Radiation damage in zircon
Palenik, C.S., Nasdala, L. and Ewing, R.C. (2003) Radiation damage in zircon. American Mineralogist v88, 770-781.
Published on: 1/1/2003
A single, zoned, Sri Lankan zircon exhibits a range of microstructures from crystalline to nearly amorphous that are the result of radiation damage over a dose range of 2.1–10.1·1015 α-decay events/mg (0.16–0.47 dpa). The zones in the crystal were examined at a variety of length scales using optical microscopy, micro-Raman spectroscopy, electron microprobe analysis, and transmission electron microscopy.
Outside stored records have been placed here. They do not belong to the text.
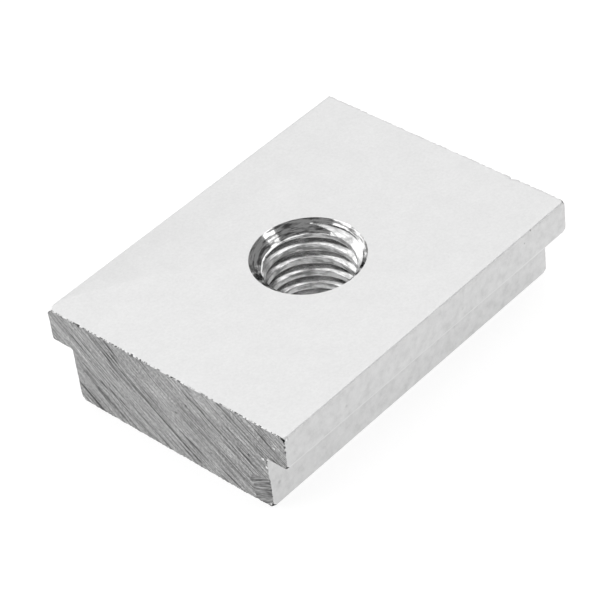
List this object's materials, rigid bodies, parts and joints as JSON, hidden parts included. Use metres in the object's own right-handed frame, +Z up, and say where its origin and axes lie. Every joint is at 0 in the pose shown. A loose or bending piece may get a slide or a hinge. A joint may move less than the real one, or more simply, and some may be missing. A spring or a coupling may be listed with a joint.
{
  "type": "t slot nut",
  "caption": "Sliding T-slot nut sawn from extruded aluminium T bar, with a countersunk, tapped M8 hole through its middle.",
  "frame": {"origin": "middle of the neck's flat face, on the axis of the tapped hole; the nut stands on this face with its wide head uppermost", "axes": "+X along the slot that the nut slides in, +Y across the slot, +Z up the tapped hole from the neck to the head"},
  "size_m": [0.0308, 0.023, 0.0078],
  "materials": {
    "anodised_aluminium": "matte clear anodised along the bar, bare sawn metal at both ends, bright cut metal in the hole"
  },
  "bodies": {
    "root": {"slot_nut": "anodised_aluminium"}
  },
  "joints": []
}
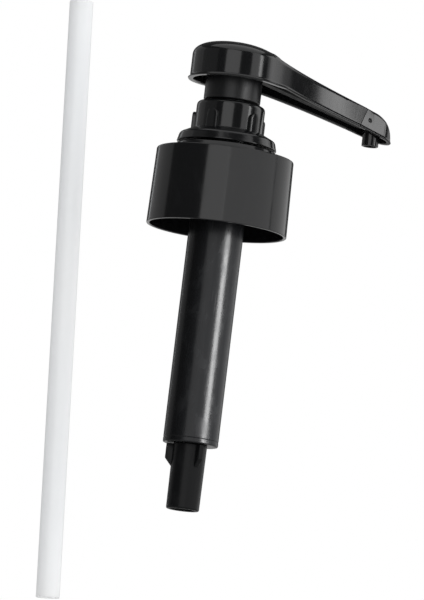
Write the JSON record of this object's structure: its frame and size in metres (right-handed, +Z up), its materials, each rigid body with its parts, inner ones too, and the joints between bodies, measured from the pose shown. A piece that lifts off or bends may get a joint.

Birefringence varies linearly with dose: birefringence = −4.71·10−18 /g·Dα + 4.86·10−2. Full width at half maximum (FWHM) measurements of the B1g(ν3) peak, as determined by micro-Raman spectroscopy, were used to estimate the extent of radiation damage in each zone. The radiation dose (calculated on the basis of U and Th concentrations and sample age) vs. damage (from the FWHM measurements of the B1g(ν3) peak) relationship among zones was consistent with results for a suite of Sri Lankan single crystals, suggesting that all of these zircon crystals have undergone a similar thermal history. Based on a comparison with zircon crystals that are considered to have undergone minimal annealing (e.g., lunar zircon), the Sri Lankan zircon crystals have accumulated less damage than is expected based on their calculated dose, consistent with previous evidence for annealing. To estimate the extent of annealing in Sri Lankan samples, an equivalent damage dose (i.e., the dose required to produce the same amount of damage in an unannealed sample) was calculated for a given U and Th concentration by determining the time of damage accumulation required to create an equivalent amount of damage in an unannealed zircon. The dose vs. damage relationship in Sri Lankan zircon crystals (560 Ma) is equivalent to that of a ~375 Ma unannealed zircon, suggesting that approximately one-third of the damage has been lost due to annealing. The dose vs. damage relationship is consistent with the direct impact model of damage accumulation. Transmission electron microscopy revealed zoning on a scale finer than could be identified optically (<0.5 μm) and the presence of abundant ZrO2 nano-particles at zone boundaries.